A critic for Bollywood Hungama rated the film 2.5 stars out of 5 and wrote "Bhaiyya Ji rests on a decent first half and Manoj Bajpayee’s massy performance, but the film fails to impress."

Many other reviewers were not as warm towards the film.

Anuj Kumar of The Hindu stated "After spelling out the premise, the narrative takes a predictable shape." Shalini Langer of The Indian Express stated "There is a glimmer of hope that Karki is suggesting a Bihari sub-network that runs through cities such as Delhi that people like us see and not see – and that this could be Bhaiyya Ji’s biggest strength."

Deepa Gahlot of Rediff.com rated 2/5 stars and notes "A film with a one-line plot needed a lot more pizzazz, whistle-worthy dialogue and a large-than-life, invincible protagonist.
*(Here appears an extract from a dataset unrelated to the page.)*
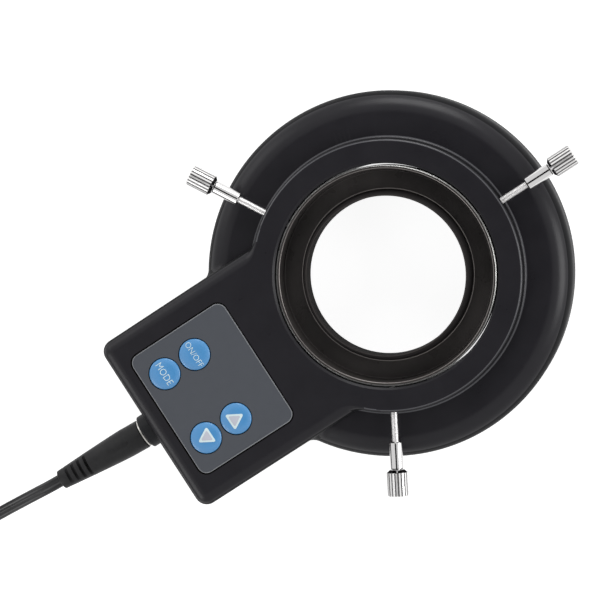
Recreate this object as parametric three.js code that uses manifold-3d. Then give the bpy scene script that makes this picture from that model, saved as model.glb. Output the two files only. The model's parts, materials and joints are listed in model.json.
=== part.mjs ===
// A microscope LED ring light, lying on its LED side: a round housing with a raised clamp collar and a control box
// moulded onto it, three knurled thumbscrews, an adapter ring, a keypad with four buttons, and its supply cord.
// Lengths are in millimetres. +Z is up. The control box points along -Y and one thumbscrew along +Y.
// The sizes below are written about the ring's own axis, and the last lines put the origin under the middle of the
// object without its cord.
import * as THREE from 'three';
import { mergeVertices } from 'three/addons/utils/BufferGeometryUtils.js';
import Module from 'manifold-3d';

const wasm = await Module();
wasm.setup();

// Clearances
const looseFit = 0.3;             // between pieces that are turned, cut or laid against each other
const closeFit = 0.15;            // between pieces that fit into each other
const overrun = 1;                // how far a cut runs past the face that it opens
const weldDistance = 0.0001;      // vertices nearer than this are one vertex

// Ring, from the way through its middle outwards
const tubeRadius = 31.5;          // for a 61 mm adapter
const tubeWall = 3;
const channelWidth = 14.2;        // room for the LED board
const rimWall = 2.6;
const rimRounding = 6.3;
const footChamfer = 0.6;
const deckWall = 2.4;
const ringSegments = 60;
const rimSteps = 5;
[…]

Karki makes a Rajinikanth kind of actioner (Bhaiyya Ji fights with a bidi in his mouth) but with a realistic soul, and falls between two boats."

Taher Ahmed for Deccan Herald rated 2 stars and commented "The actors playing antagonists do hold their own. But the direction fails to impress, and the action scenes are run of the mill."
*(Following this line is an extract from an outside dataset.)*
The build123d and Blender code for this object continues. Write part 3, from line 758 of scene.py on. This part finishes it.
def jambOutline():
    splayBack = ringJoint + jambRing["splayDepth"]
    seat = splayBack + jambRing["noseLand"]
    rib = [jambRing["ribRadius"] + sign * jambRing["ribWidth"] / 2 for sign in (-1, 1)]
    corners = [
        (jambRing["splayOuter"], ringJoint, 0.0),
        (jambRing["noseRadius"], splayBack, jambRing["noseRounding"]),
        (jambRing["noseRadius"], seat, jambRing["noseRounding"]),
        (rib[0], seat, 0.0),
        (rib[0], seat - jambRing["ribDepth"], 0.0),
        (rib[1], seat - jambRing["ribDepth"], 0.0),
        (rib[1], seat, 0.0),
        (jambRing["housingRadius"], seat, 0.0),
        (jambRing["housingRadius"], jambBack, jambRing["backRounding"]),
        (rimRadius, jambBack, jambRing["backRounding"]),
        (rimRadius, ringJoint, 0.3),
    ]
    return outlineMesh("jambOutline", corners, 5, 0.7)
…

Abhimanyu Mathur for Daily News and Analysis praised Bajpayee's performance and stated "He is in Rajinikanth and Balakrishna territory here, playing an ageing but powerful hero. And the actor shows just why he is the most talented actor of his generation."

Amit Bhatia of ABP News opined "‘Bhaiyya Ji’ feels like a film that would have been remarkable 20 to 25 years ago. In today's era of realistic cinema, it comes across as dated."

Kartik Bhardwaj of Cinema Express gave 2 stars out of 5 to the movie and stated "Most of Bhaiyya Ji is all bark and no-bite."

Pragati Awasthi of WION also gave a negative review and wrote "Keep your brain in snooze mode while watching this, as you won’t need to use much of it. With everything illogical happening on screen, this type of movie requires a brain shutdown."

Nandini Ramnath of Scroll.in wrote "Bhaiyya Ji has several characters and scenes that similarly go nowhere."

==Box office==
Released on 24 May 2024, Bhaiyya Ji collected a total of 11.76 crore at the worldwide box office.